Je ne peux m’empêcher de faire un parallèle entre cette histoire mythique et les prémices actuelles d’un transhumanisme naissant. Imaginons un monde dirigé par des dieux de toutes choses. (Tous ces objets connectés que nous commandons à la voix, mais qui finalement nous gouvernent.) Nous avons aujourd’hui un smartphone greffé à notre main. Demain, d’autres systèmes viendront compléter cet univers fait d’interconnexions. Pour notre plus grand bonheur, tels des dieux, ces objets emplis d’intelligence artificielle résoudront tous nos soucis psychologiques, toutes nos envies, tous nos problèmes de santé.
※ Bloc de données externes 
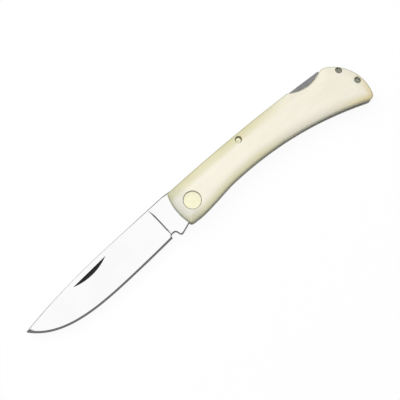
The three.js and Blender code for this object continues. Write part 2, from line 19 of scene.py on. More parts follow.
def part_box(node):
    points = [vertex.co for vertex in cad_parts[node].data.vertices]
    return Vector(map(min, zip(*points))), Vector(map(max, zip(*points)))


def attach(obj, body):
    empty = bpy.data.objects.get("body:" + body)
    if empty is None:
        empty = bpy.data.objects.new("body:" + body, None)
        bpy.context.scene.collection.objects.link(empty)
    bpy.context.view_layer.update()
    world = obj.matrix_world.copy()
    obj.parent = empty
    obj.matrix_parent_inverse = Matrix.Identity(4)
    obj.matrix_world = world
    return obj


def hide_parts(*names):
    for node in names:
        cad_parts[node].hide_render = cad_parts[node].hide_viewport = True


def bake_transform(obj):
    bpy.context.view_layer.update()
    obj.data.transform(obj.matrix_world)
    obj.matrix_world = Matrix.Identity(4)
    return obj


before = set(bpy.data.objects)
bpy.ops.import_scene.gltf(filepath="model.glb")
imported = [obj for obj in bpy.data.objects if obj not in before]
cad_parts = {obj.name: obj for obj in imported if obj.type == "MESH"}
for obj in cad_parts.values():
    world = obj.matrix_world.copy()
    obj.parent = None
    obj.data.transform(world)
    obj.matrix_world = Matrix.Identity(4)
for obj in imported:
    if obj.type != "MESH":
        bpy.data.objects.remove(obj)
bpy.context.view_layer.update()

bl_info = {
    "name": "Pocket knife",
    "version": (1, 0, 0),
    "blender": (4, 5, 0),
    "location": "3D view > Sidebar > Pocket knife",
    "description": "Builds the dressed pieces of a folding pocket knife on its fixed frame",
    "category": "Object",
}

MM = 0.001
WELD = 1e-4

# The pivot's axis, from which X and Y are counted
PIVOT = np.array([0.0, 0.0])

# Steps round circles and along the stretches of an outline
BIG_STEPS = 96
SMALL_STEPS = 48
BELLY_STEPS = (37, 100)
BUTT_STEPS = 35
NOTCH_STEPS = 25
BACK_STEPS = 112
FRONT_STEPS = 25
BAR_STEPS = 90
BLADE_STEPS = 120
RICASSO_STEPS = 40
BEVEL_STEPS = 160
PLUNGE_STEPS = 44
NICK_STEPS = 72

# Spacing of the points that fill a face, and the room that they leave to what lies beside them
STAGGER = 0.87
CROWN_SPACING = 1.6
CROWN_MARGIN = 0.8
MOUTH_MARGIN = 0.9
RING_MARGIN = 0.15
PLATE_SPACING = 1.0
PLATE_GRID = 4.0
PLATE_MARGIN = 1.2
PLATE_HOLE_MARGIN = 0.1
BLADE_SPACING = 0.8
BLADE_GRID = 1.1
BLADE_MARGIN = 0.9
HOLE_MARGIN = 0.8
SPOT_MARGIN = 0.3
ROW_MARGIN = 0.06
SPINE_MARGIN = 0.46
TANG_MARGIN = 0.5
BEVEL_MARGIN = 0.5
HEEL_MARGIN = 0.15

# Insets from an edge of the rows of points that follow it, some as shares of the edge's rounding
CROWN_RINGS = (0.05, 0.12, 0.22, 0.35, 0.52, 0.75, 1.05, 1.45, 1.95, 2.6, 3.3, 4.1, 5.0, 6.0, 6.7)
LIP_SHARES = (0.07, 0.29, 0.62, 1.0)
LIP_GAPS = (0.12, 0.7)
EDGE_SHARES = (0.13, 0.5, 1.0)
EDGE_GAP = 0.08
CORNER_INSETS = (0.02, 0.06)
SPINE_ROWS = (0.03, 0.1, 0.2, 0.35, 0.42)
NICK_ROWS = (-0.07, -0.012, 0.012)
NICK_OUTER_ROW = 0.06

# Rows of the ground side: shares of the bevel's width and of the plunge's run
BEVEL_ROWS = (0.2, 0.5, 0.8, 0.94, 1.0, 1.05)
PLUNGE_ROWS = (-0.06, 0.0, 0.05, 0.15, 0.3, 0.5, 0.75, 1.0, 1.12)
PLUNGE_TOP = 0.985

# Radii of the rings on the domed heads and in the small pins' hollows
DOME_RINGS = (3.6, 3.0, 2.4, 1.6, 0.8)
DIMPLE_RINGS = (0.35, 0.7)
DIMPLE_SHARES = (0.7, 0.1)

# Lengths that round the corners of the lock bar and the back spring, in the order of their curves
BAR_LEGS = (0.6, 0.25, 0.12, 0.12, 0.12)
SPRING_LEGS = (0.4, 0.12, 0.12, 0.0, 0.12, 0.2)

# Where a tone starts and ends on the surface, in metres: along X or Y, off an edge, or by depth
# Painted shade along the bone's rim: strong at the front, faint past this stretch of X
RIM_SHADE_X = (0.055, 0.072)
TAN_X = (0.078, 0.1)
TAN_Y = (-0.004, -0.022)
TAN_OFF_RIM = (0.0005, 0.0045)
# Painted shade under the back, fading out towards the butt
BACK_SHADE_X = (0.04, 0.08)
BACK_SHADE_OFF = (0.0028, 0.006)
# Painted shade above the belly, fading out towards the butt
BELLY_SHADE_X = (0.04, 0.06)
BELLY_SHADE_OFF = (0.0018, 0.0045)
# Painted grey-green shade over the front end, in front of the pivot
FRONT_SHADE_X = (0.003, -0.004)
# Painted shade: a narrow dark line along the bone's rim
RIM_SHADE_LINE_OFF = (0.0003, 0.0009)
# Painted shade along the tang's narrow faces, the spine and the tip: reach off the edge and along X
TANG_LINE_OFF = (0.0003, 0.0008)
SPINE_LINE_OFF = (0.0002, 0.0006)
SPINE_LINE_X = (-0.045, -0.012)
TIP_LINE_X = (-0.078, -0.092)
# Painted shade in the nick: full once the nick has any depth
NICK_SHADE_DEPTH = (0.0, 0.00002)


# Settings


def labelled(group):
    """Labels each setting of a group with the words of its own name."""
    for key, setting in group.__annotations__.items():
        setting.keywords["name"] = key.replace("_", " ").capitalize()
    return group


def length(description, millimetres):
    return FloatProperty(description=description, default=millimetres * MM, unit="LENGTH", precision=5)


def share(description, value):
    return FloatProperty(description=description, default=value, min=0.0, max=1.0, subtype="FACTOR")


def number(description, value):
    return FloatProperty(description=description, default=value)


def angle(description, degrees):
    return FloatProperty(description=description, default=math.radians(degrees), subtype="ANGLE")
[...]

Le transhumanisme dont l’objectif est d’améliorer l’humain grâce aux découvertes scientifiques et technologiques ne serait qu’un premier pas vers le post-humanisme, transformation encore plus radicale d’une entité qui aurait déjà dépassé l’homme. Le but ultime dans ces mutations : résoudre le problème que chacun de nous rencontrera un jour, celui de la mort. Une fois le corps humain compris dans l’entièreté de sa machinerie biologique, une fois la conscience déportée dans une intelligence artificielle singulière, l’homo sapiens n’aura plus de raison d’être, dépassé par ces êtres supérieurs.

À ce stade, l’homme (si on peut encore le définir ainsi) deviendra immortel. Il aura refusé la mort, tel Sisyphe devant Tanathos. Je vous fais grâce de toutes les réflexions philosophiques et autres doctrines autour de ce sujet (scolastique, dialectique…), mais ce mythe nous montre que la mort fait partie du sel de la vie. Sinon, l’impression de manger tous les jours la même nourriture s’installe et rend le plat insipide. Il en va de même de la nourriture spirituelle. Il en va de même de cette pierre, chaque jour poussée en haut du sommet et qui, inlassablement, retombe au bas de la vallée. À ce stade post-humain, l’homme est comme Sisyphe : il pousse sa vie éternelle, il a assouvi tous les fantasmes que son imagination pouvait imaginer, il a exploré ses limites dans un corps qui lui interdit la finitude. Camus décrit Sisyphe heureux. N’y aurait-il pas là le biais de l’homme qui sait qu’il va quitter ce monde ? Je ne parle même pas de l’égoïsme absolu de ces êtres qui, peuplant absolument l’Univers, ne pourraient plus enfanter du fait du manque d’espace et de l’épuisement des matières premières…

De leurs côtés, les « Bots-dieux » nous regarderaient nous dépêtrer de nos petites affaires, continuant à subvenir à nos besoins. Inlassablement, les robots nous conduiraient, feraient notre cuisine, nous soigneraient, un peu comme les fourmis caressent gentiment les pucerons pour stimuler leur production de miellat dont elles sont si friandes. Les post-humanistes auront beau attendre de l’aide de leurs dieux ou qu’ils viennent les sauver de leur condition. Mais les dieux n’ont jamais fait preuve d’intelligence ou de compassion, surtout dans la mythologie. « En vérité, je vous le dis », il n’y aura pas de dieu pour ces maîtres, juste des cailloux partout, avec eux.